DATA PROVIDED:
* Start *

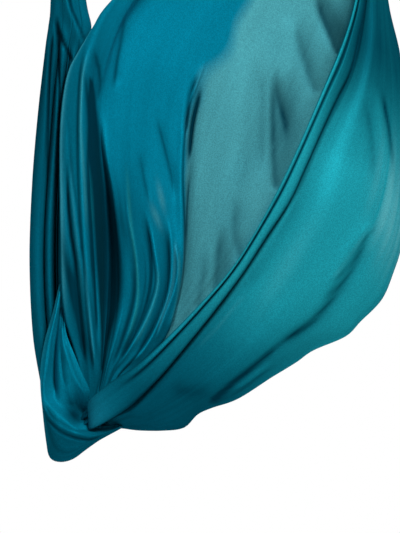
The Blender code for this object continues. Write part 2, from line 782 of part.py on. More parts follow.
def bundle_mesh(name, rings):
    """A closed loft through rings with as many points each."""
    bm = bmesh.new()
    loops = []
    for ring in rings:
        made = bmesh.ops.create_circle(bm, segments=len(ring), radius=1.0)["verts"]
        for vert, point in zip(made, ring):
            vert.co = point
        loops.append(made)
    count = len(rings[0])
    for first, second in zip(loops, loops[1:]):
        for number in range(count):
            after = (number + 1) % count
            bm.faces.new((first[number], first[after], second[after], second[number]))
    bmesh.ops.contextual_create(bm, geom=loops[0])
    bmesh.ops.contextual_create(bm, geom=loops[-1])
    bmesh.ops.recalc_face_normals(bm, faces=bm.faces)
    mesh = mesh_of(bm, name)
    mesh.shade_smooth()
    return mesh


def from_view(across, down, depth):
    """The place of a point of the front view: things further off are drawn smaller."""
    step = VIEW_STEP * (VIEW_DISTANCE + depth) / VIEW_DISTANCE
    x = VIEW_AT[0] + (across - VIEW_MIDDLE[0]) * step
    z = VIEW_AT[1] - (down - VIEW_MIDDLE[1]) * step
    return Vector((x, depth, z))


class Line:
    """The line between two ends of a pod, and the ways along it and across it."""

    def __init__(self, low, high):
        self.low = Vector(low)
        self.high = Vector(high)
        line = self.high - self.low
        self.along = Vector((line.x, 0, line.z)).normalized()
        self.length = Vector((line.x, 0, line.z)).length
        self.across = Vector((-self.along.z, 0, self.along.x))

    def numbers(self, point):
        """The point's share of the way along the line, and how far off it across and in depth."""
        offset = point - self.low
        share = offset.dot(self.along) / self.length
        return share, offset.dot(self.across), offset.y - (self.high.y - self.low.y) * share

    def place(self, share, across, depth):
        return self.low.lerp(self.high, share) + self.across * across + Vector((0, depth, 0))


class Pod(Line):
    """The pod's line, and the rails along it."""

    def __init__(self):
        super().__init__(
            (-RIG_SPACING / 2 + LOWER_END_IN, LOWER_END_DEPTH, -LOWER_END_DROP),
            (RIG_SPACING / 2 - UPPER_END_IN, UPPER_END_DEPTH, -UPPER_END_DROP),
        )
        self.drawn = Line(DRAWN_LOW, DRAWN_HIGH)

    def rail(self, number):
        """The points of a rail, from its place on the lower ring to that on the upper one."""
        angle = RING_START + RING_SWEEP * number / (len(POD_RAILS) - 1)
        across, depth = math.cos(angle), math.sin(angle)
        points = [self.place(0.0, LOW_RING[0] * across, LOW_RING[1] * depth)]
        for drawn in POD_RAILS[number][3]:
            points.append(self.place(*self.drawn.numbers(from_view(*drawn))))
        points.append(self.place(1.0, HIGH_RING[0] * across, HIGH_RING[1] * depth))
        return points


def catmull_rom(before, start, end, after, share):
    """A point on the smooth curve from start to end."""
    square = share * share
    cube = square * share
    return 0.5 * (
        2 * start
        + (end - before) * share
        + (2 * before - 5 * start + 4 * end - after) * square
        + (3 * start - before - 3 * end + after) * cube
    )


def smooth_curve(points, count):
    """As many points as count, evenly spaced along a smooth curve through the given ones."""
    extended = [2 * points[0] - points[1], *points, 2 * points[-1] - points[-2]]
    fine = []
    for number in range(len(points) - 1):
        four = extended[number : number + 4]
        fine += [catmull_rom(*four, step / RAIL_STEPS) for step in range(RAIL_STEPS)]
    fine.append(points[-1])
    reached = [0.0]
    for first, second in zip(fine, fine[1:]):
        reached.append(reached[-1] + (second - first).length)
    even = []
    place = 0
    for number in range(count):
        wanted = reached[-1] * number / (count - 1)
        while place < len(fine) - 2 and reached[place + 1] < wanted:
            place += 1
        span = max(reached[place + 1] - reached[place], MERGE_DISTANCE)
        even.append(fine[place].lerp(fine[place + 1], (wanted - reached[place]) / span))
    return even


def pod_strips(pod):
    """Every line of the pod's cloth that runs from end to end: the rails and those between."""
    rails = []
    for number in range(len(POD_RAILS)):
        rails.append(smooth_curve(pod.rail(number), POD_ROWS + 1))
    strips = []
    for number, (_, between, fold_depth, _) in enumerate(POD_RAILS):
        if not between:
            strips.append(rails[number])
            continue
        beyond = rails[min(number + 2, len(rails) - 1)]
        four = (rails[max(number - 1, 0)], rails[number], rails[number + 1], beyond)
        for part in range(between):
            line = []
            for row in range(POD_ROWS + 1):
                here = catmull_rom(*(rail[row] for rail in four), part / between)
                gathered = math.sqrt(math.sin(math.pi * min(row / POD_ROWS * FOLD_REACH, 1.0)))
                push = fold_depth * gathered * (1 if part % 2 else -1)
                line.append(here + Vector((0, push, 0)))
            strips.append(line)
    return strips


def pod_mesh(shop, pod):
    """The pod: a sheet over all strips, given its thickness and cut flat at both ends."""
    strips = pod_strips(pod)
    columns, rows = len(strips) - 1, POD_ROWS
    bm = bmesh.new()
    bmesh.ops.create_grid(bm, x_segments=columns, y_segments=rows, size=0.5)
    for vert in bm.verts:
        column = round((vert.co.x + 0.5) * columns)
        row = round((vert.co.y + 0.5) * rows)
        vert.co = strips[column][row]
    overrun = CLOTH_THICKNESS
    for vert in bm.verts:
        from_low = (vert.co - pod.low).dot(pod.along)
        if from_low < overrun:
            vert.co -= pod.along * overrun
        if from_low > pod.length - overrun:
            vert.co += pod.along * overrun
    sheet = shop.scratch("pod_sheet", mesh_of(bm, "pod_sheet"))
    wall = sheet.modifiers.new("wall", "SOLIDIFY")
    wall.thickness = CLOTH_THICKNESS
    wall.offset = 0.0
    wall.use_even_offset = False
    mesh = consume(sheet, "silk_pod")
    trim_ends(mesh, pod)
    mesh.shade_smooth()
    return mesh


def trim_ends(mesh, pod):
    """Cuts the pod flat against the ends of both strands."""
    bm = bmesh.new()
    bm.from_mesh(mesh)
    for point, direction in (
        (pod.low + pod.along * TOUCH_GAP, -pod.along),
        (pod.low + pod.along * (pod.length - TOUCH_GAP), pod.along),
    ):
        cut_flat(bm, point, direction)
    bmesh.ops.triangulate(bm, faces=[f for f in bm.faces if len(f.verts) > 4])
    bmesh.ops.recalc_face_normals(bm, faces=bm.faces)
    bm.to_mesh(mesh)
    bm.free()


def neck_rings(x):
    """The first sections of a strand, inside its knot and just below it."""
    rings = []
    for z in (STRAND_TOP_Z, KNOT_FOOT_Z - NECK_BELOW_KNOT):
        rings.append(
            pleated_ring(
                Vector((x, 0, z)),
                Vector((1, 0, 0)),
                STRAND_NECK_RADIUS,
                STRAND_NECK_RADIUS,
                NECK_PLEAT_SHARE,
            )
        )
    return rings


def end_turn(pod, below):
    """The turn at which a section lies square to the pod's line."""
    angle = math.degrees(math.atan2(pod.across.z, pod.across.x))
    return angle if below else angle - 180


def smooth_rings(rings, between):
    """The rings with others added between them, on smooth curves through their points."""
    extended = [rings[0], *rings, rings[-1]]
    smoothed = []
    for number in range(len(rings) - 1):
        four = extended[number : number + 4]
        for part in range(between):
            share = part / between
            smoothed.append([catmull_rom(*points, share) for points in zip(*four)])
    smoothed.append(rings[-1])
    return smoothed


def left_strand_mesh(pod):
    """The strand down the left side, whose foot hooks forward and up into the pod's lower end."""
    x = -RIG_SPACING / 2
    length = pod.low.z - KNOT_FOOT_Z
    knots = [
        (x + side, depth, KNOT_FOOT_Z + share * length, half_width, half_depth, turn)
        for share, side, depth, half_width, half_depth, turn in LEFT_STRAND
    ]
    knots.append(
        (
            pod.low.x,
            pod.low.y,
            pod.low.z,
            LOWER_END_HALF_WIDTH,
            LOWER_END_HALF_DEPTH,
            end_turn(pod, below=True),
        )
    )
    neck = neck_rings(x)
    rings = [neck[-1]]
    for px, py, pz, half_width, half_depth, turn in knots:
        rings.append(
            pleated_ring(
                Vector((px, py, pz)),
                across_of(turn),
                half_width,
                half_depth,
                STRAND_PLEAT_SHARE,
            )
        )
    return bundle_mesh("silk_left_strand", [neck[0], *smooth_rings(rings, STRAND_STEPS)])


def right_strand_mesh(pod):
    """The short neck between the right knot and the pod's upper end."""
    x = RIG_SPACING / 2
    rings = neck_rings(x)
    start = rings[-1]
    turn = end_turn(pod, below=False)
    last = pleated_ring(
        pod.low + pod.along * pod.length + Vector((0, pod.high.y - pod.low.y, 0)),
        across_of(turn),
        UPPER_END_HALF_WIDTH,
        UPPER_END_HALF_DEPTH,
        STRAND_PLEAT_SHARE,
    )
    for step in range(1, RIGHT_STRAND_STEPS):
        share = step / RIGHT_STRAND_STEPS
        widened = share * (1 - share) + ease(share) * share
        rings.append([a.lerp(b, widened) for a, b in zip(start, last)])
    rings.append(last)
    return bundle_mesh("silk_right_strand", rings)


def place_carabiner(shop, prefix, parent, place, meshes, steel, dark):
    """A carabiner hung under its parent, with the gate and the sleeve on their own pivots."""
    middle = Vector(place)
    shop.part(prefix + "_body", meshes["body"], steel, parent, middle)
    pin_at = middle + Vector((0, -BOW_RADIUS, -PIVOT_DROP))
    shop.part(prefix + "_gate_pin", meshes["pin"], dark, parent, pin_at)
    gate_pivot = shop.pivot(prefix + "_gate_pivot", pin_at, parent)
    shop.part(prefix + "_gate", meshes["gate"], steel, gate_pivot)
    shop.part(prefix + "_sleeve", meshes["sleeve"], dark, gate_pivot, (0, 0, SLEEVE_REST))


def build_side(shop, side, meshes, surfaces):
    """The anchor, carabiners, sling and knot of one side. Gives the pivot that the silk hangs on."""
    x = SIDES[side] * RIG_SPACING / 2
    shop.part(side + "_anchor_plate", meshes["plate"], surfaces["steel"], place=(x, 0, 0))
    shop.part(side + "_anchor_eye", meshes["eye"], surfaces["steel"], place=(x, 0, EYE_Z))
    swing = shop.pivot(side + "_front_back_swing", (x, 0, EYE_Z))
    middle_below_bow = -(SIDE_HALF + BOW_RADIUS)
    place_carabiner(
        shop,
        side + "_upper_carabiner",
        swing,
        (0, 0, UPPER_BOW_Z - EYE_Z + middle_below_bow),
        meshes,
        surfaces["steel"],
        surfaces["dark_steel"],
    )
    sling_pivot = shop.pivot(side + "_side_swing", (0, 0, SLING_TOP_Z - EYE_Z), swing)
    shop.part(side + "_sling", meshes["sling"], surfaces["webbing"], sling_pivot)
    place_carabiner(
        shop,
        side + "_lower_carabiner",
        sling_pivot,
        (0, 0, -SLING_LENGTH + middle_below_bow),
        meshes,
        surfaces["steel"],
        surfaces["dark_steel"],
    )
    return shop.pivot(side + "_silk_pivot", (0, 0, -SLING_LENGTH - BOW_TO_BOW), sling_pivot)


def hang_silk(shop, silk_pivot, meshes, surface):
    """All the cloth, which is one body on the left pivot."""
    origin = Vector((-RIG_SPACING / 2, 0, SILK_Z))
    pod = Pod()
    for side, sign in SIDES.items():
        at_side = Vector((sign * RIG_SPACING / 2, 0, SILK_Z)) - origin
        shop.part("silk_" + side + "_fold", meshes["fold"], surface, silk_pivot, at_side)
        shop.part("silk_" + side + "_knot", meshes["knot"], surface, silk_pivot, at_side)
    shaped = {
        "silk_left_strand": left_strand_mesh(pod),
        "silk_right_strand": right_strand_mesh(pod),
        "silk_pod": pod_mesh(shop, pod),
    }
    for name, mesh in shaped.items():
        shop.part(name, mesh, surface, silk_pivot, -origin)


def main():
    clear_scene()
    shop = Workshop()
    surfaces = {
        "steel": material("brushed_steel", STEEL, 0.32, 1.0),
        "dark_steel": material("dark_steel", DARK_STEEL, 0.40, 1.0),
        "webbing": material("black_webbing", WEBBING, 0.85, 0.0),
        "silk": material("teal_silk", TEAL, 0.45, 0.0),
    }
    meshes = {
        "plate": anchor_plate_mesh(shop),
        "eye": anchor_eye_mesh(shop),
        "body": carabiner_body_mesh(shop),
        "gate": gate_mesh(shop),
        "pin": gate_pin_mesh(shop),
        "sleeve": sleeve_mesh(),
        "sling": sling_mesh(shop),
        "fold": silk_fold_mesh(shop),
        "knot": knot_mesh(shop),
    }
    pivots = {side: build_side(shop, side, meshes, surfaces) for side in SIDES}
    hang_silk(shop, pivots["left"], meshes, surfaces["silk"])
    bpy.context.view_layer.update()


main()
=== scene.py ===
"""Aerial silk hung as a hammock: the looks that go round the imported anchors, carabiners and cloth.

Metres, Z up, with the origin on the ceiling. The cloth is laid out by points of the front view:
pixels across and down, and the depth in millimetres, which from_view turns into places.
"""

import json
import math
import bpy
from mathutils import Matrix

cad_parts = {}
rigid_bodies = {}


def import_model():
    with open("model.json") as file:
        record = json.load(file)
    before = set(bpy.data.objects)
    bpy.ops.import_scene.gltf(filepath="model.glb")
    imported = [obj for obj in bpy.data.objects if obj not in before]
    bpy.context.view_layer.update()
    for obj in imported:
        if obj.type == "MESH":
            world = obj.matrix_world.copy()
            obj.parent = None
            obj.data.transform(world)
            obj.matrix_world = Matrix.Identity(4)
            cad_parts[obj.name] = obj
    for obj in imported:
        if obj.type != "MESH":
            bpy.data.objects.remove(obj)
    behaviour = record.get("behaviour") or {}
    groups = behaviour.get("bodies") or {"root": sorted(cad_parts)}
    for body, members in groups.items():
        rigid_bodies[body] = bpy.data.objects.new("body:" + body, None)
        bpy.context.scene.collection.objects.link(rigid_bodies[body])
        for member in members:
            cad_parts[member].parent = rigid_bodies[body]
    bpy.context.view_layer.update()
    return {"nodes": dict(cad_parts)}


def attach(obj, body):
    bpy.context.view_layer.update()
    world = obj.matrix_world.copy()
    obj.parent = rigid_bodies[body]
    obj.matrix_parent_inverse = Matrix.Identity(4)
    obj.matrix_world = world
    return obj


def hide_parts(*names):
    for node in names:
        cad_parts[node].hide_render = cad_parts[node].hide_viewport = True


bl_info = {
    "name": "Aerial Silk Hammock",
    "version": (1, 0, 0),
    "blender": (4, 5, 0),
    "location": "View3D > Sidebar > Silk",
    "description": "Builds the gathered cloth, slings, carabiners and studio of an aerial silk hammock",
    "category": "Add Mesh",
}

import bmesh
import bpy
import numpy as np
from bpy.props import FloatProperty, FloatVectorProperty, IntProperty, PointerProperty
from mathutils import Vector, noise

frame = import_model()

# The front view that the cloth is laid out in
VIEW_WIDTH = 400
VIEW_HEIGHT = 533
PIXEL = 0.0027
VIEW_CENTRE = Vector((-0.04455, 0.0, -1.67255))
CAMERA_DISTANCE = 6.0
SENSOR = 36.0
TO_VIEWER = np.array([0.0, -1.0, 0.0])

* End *
* Start *

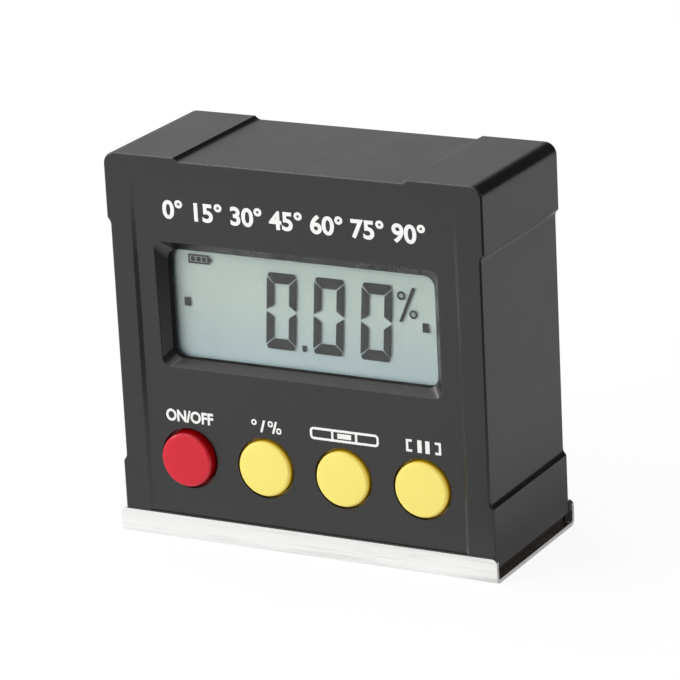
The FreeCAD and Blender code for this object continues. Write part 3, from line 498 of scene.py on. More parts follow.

* End *
* Start *

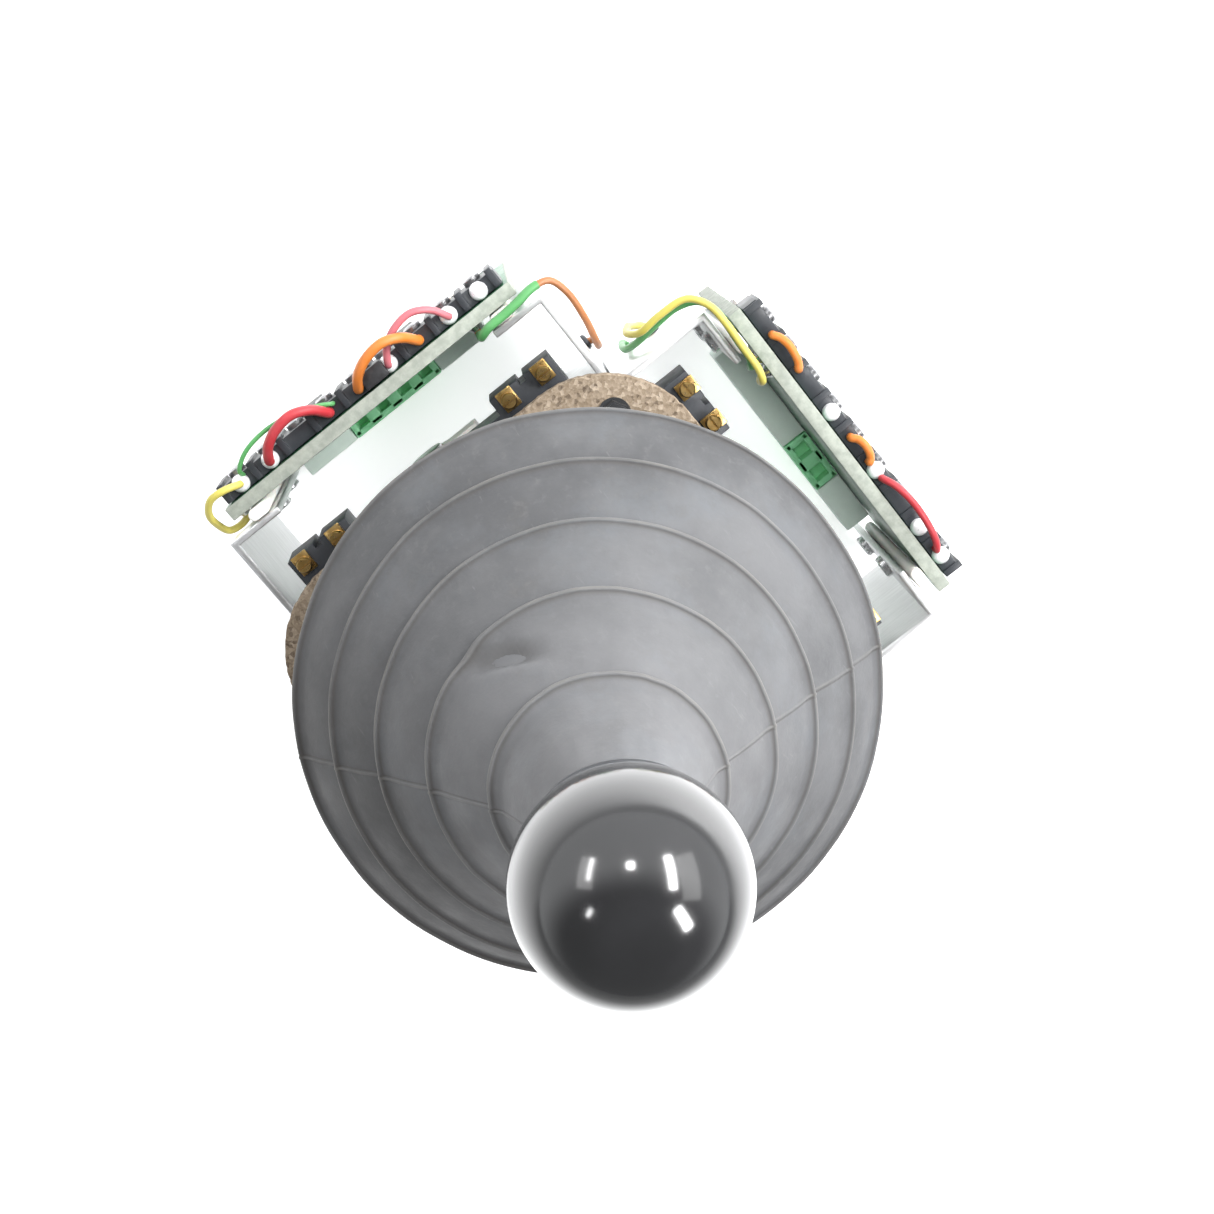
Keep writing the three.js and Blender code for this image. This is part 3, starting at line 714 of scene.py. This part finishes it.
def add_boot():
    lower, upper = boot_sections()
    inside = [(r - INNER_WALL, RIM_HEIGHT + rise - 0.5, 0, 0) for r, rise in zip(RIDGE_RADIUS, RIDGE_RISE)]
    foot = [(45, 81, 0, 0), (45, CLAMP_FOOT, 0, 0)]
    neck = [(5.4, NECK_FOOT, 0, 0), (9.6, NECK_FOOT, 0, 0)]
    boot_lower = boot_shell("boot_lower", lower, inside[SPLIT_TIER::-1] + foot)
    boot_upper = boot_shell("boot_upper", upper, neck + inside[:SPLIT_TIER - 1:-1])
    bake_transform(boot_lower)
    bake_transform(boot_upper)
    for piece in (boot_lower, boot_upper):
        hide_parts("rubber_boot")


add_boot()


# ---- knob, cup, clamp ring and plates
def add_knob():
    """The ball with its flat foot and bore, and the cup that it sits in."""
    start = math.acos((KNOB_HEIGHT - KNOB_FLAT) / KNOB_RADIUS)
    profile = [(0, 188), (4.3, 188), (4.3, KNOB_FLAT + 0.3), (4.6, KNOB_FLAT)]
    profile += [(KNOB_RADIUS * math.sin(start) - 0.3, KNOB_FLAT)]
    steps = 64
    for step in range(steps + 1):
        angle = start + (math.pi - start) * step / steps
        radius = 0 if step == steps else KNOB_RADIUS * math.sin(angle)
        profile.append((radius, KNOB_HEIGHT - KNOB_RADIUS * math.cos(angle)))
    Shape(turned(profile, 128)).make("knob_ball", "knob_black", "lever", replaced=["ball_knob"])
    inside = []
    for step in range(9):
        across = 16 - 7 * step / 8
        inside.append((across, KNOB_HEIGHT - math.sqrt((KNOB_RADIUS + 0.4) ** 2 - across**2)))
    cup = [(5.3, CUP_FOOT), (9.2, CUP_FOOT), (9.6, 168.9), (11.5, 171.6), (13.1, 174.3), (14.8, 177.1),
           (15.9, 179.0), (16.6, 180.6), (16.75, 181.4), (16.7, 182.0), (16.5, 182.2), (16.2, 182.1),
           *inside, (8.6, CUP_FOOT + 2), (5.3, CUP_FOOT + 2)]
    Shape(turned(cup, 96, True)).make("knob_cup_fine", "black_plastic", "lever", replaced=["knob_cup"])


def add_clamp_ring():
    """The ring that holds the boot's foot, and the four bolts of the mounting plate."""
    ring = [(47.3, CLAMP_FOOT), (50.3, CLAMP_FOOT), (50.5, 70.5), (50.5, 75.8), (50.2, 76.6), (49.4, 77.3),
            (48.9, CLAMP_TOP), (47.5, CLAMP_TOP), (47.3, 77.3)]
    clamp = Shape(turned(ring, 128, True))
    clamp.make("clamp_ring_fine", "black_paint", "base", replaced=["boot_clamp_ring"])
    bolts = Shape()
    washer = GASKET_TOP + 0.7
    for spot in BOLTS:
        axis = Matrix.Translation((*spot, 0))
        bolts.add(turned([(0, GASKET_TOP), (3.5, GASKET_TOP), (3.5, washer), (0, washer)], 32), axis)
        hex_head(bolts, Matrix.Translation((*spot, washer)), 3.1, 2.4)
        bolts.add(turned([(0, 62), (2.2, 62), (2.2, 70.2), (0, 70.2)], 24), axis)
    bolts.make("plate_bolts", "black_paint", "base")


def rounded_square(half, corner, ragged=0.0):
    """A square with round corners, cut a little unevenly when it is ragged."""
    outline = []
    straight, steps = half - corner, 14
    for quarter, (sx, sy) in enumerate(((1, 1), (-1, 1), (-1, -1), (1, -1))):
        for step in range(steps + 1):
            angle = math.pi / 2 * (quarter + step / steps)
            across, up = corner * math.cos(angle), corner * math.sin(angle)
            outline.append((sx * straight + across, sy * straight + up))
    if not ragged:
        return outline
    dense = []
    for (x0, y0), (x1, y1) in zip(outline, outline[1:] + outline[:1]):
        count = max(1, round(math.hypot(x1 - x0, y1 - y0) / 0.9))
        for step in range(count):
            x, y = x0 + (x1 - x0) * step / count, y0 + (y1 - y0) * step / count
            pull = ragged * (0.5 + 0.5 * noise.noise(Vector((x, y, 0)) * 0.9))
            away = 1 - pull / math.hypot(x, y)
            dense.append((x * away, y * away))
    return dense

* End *

TASK: Your task is to output exactly the lines from the one with "obj.data.transform(world)" through the one with "for node in", counting both ends.

TASK RESPONSE:
            obj.data.transform(world)
            obj.matrix_world = Matrix.Identity(4)
            cad_parts[obj.name] = obj
    for obj in imported:
        if obj.type != "MESH":
            bpy.data.objects.remove(obj)
    behaviour = record.get("behaviour") or {}
    groups = behaviour.get("bodies") or {"root": sorted(cad_parts)}
    for body, members in groups.items():
        rigid_bodies[body] = bpy.data.objects.new("body:" + body, None)
        bpy.context.scene.collection.objects.link(rigid_bodies[body])
        for member in members:
            cad_parts[member].parent = rigid_bodies[body]
    bpy.context.view_layer.update()
    return {"nodes": dict(cad_parts)}


def attach(obj, body):
    bpy.context.view_layer.update()
    world = obj.matrix_world.copy()
    obj.parent = rigid_bodies[body]
    obj.matrix_parent_inverse = Matrix.Identity(4)
    obj.matrix_world = world
    return obj


def hide_parts(*names):
    for node in names:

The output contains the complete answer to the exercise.